Arms outstretched from an open-air safari vehicle, I’m encouraged by my field guide, Nick McGregor, to pluck leaves from the shrub we are next to and crunch them between my fingertips.
“Can you guess what it is?” asks Nick.
“Lemon myrtle!” I blurt out, with childlike enthusiasm, as the unmistakable scent emanates from my hands.
I’m on the wildlife and sundowners tour at the luxury conservation resort, Emirates One&Only Wolgan Valley, deep in the heart of the World Heritage-listed Greater Blue Mountains National Park.
Earlier that day, I had arrived after a three-hour drive from Sydney, feeling a sense of discovery and escapism as I’m greeted at the entrance. I leave my car behind, my luggage is removed, and I’m handed a refresher towel and a glass of sparkling wine as a welcome.
To check in, I’m driven by luxury 4WD through the property, passing over Carne Creek, wheels splashing through a crossing of one of the most pristine waterways in Australia.
At the main homestead, I’m invited to take part in an Aboriginal smoking ritual, placing strawberry gum leaves onto a flame to cleanse energies. Later, I sip on a Wolgan Tonic welcome drink, made from the resort’s 1832 Wolgan Gin, distilled from the pure waters of Carne Creek and infused with seven native botanicals found on site.
I’m staying in a Heritage King Villa, one of 41 villas, each with bikes for exploring, a heated plunge pool, gas fireplace, and bathrooms where you can stand beneath a rain shower head and gaze through a glass ceiling — or bathe in a soaking tub, opening the windows to watch kangaroos grazing on grass.
On the signature wildlife and sundowners tour with Nick, we drive to open fields where valley vistas are framed by dramatic escarpments of Narrabeen sandstone, dating to more than 300 million years. Some 5,000 eastern grey kangaroos reside in the area, not threatened by our presence as we pass mobs of up to 70-strong. We drive by the fully restored 1832 Heritage Homestead, where 22 convicts lived in a hut during the 1820s.
Nick points out a 400-year-old Eucalypt tree standing singularly, fondly named ‘the home tree’, eastern wallaroos and Blakely’s red gum trees, before arriving at the Blue Teapot picnic site where he sets up sundowner beverages, a cheese and charcuterie plate and brownies that we feast on as the sun descends behind Donkey Mountain.
Taking a guided nature walk one morning sees me following a stretch of Carne Creek with Conservation Manager, Michael Yaravoy. We pass fern leaf wattle trees and a water dragon discretely sunning himself on a log, as Michael talks of the extensive conservation work undertaken to ensure a healthy riparian zone for the ecosystem.
Erosion damage had occurred after more than 100 years of grazing and farming on the land, but since the founding of the resort, more than 300,000 plants and trees have been planted, reversing earlier threats to the natural ecology.

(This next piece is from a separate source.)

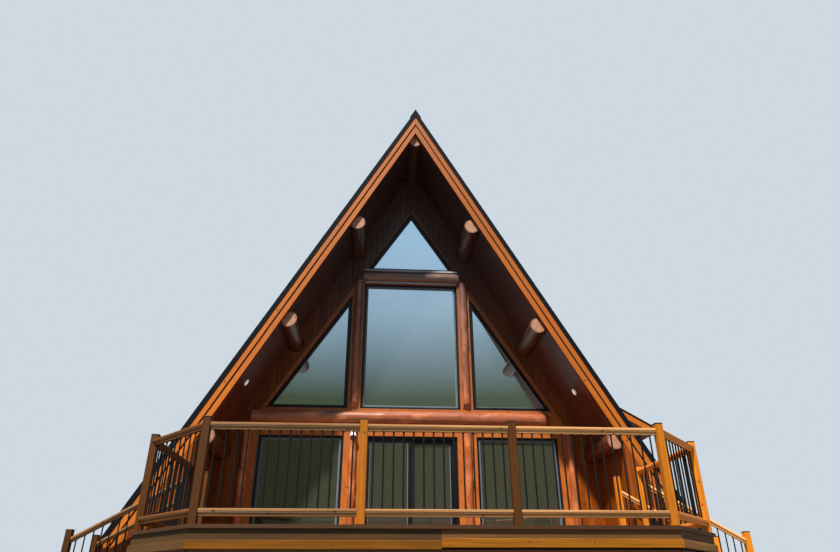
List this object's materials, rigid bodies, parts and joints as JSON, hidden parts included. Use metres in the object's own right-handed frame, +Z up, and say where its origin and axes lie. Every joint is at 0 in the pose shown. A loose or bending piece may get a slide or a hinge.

There’s a multitude of experiences to join in — a three-night stay will allow for a comfortable mix of action and relaxation. You’ll be nourished on authentic Australian cuisine at Wolgan by Bentley and The Country Kitchen, ready to take a guided horse trail ride perhaps; sip on mulled wine during the 1832 campfire and stargazing experience; test your precision at the archery range; or indulge in a rejuvenating treatment at One&Only Spa.

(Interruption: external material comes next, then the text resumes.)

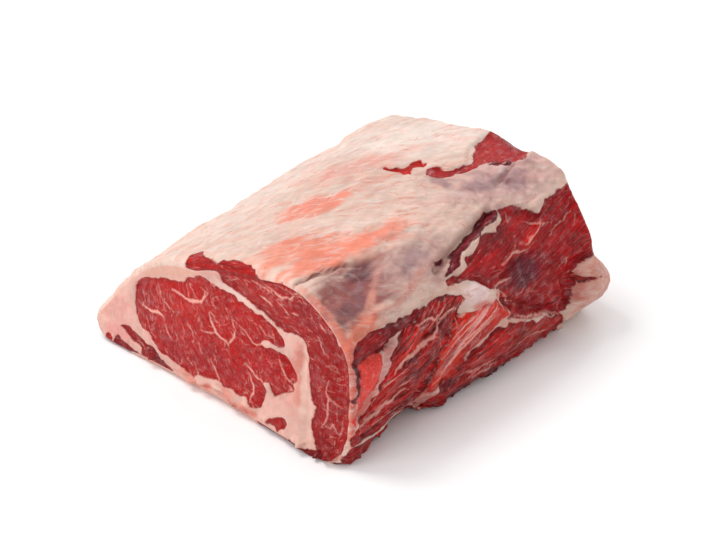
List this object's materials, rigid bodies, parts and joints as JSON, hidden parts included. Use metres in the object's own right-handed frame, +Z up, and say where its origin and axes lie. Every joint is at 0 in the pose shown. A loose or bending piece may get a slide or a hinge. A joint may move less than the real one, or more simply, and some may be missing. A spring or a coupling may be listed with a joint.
{
  "type": "beef rib roast",
  "caption": "Raw, boneless beef rib roast in one piece: marbled meat at the front cut, a fat cap over the crown, bare side muscles and a flat underside to rest on.",
  "frame": {"origin": "middle of the roast's width and length, on the ground plane it rests on", "axes": "+Z up, +Y from the front cut to the back cut, +X from the thin lip to the thick side where the backbone was"},
  "size_m": [0.2249, 0.2425, 0.1063],
  "materials": {
    "beef": null
  },
  "bodies": {
    "root": {"rib_roast": "beef"}
  },
  "joints": []
}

My favourite experience was actively participating in one of the resort’s conservation and regenerative experiences. I meet field guide Rachel Cook, who admits she’s become “obsessed” with wombats. Of the bear-nosed wombats on site, roughly 70 per cent have been afflicted with mange, caused by a mite introduced by European red foxes. The resort’s conservation staff works with the team at Kanimbla Wombats that GPS maps and tracks every wombat burrow. Progressively, the team is marking wombats with a colour-dyed blue solution of Cydectin that tips onto their skin, from a foam board and cup as they enter the burrow, to stop the host of the parasite.
We create foam board flaps with a slot for a cup of solution, which suspends on steel prongs we position at burrow entrances. I write poison warning signage on some of the flaps — others have been created by children in the Wolgan Rangers sessions, cutely adorned with hearts and handwritten ‘wombat lives here’. We set forth installing the flaps. Wearing protective gloves, I pour the blue liquid into the cup while Rachel records details. All up, it takes just 90 minutes, but I leave satisfied that I’ve done something truly worthwhile during my stay.
The resort, a member of Luxury Lodges of Australia, occupies just one per cent of a 2,832-ha wilderness reserve and is considered a global leading example of carbon-neutral conservation and sustainable tourism.
In 2019, it celebrated its 10th consecutive year of carbon-neutral certification. When it opened in 2009, it was the first resort in the world to achieve internationally accredited carbon-neutral status.
The villas and homestead were built with green principles, using locally sourced, natural, and recycled materials. All water used at the resort is captured onsite from both rainwater and Carne Creek and is recycled to irrigate gardens.
Rates at One&Only Wolgan Valley Resort start from AUD $3,100 per room, per night for a Heritage Villa.